Y mientras esto sucede con ciertos trabajadores, y no sólo los cortadores de caña, nuestra sociedad ha evolucionado y avanzado notablemente hacia una cultura consumista en buena parte desbordada. Los medios de comunicación privados dedican con frecuencia una tercera parte de su espacio a propaganda. O en otras palabras, que eso es la propaganda, a fomentar el hambre de comprar felicidad. No hay que extrañarse entonces de que se recrudezca la violencia social si empobrecemos a una relativamente alta proporción de nuestra gente, pagándole mal y reduciéndole la capacidad adquisitiva de su salario, y además incitándola sistemáticamente a buscar la felicidad comprando cosas. Empobrecimiento sistemático y cultura consumista no son el mejor cóctel para cultivar la paz social. Al contrario, es una mezcla que produce una profunda frustración que se refleja después en la tendencia a emigrar, en la desconfianza de las instituciones e incluso de la propia política, que debería aportar caminos de solución en vez de, aparentemente, estar más preocupados por sus ventajas y conveniencias de grupo.

La pobreza injusta, la desigualdad, el empobrecimiento de muchos mientras otros se enriquecen y exhiben su riqueza tienen que ver con la violencia.
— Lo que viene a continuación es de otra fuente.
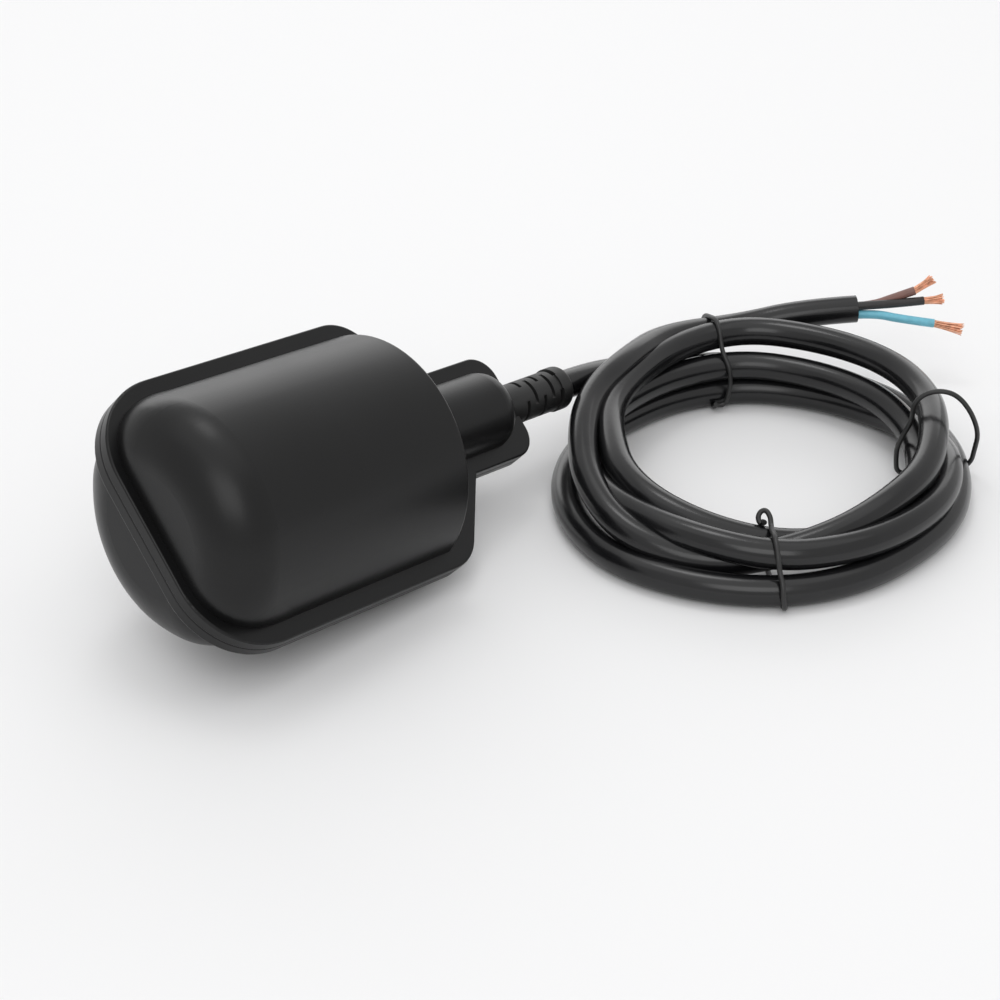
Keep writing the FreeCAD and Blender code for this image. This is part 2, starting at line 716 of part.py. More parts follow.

Hay que insistir en ello porque en nuestro país se repiten demasiado frases como “que los maten a todos”, “quien la haga que la pague”, “volvamos a la pena de muerte”, o “retornemos al general Martínez”. Las mismas autoridades del campo de la seguridad gustan utilizar más el término represión del delito que el de persecución del delito, o insisten en un derecho a defenderse de los policías que suena a veces a rienda suelta en favor del gatillo fácil. El simplismo se adueña de los análisis impulsando una especie de guerra contra la delincuencia sin reflexionar adecuada o suficientemente sobre sus raíces estructurales. Si bien es cierto que hay que proteger la institucionalidad, mejorarla y proteger también y defender a quienes están en el campo de la acción contra la delincuencia, no hay que olvidar nunca que aquí tenemos un  problema estructural de desigualdad injusta y patente, de empobrecimiento creciente de algunos sectores, de inseguridad económica y vulnerabilidad, que debemos trabajar con mayor ahínco aún que las respuestas coyunturales a esta violencia concreta que cada vez se torna más insoportable por la acumulación que supone la existencia de una epidemia de la que parece no haber cura.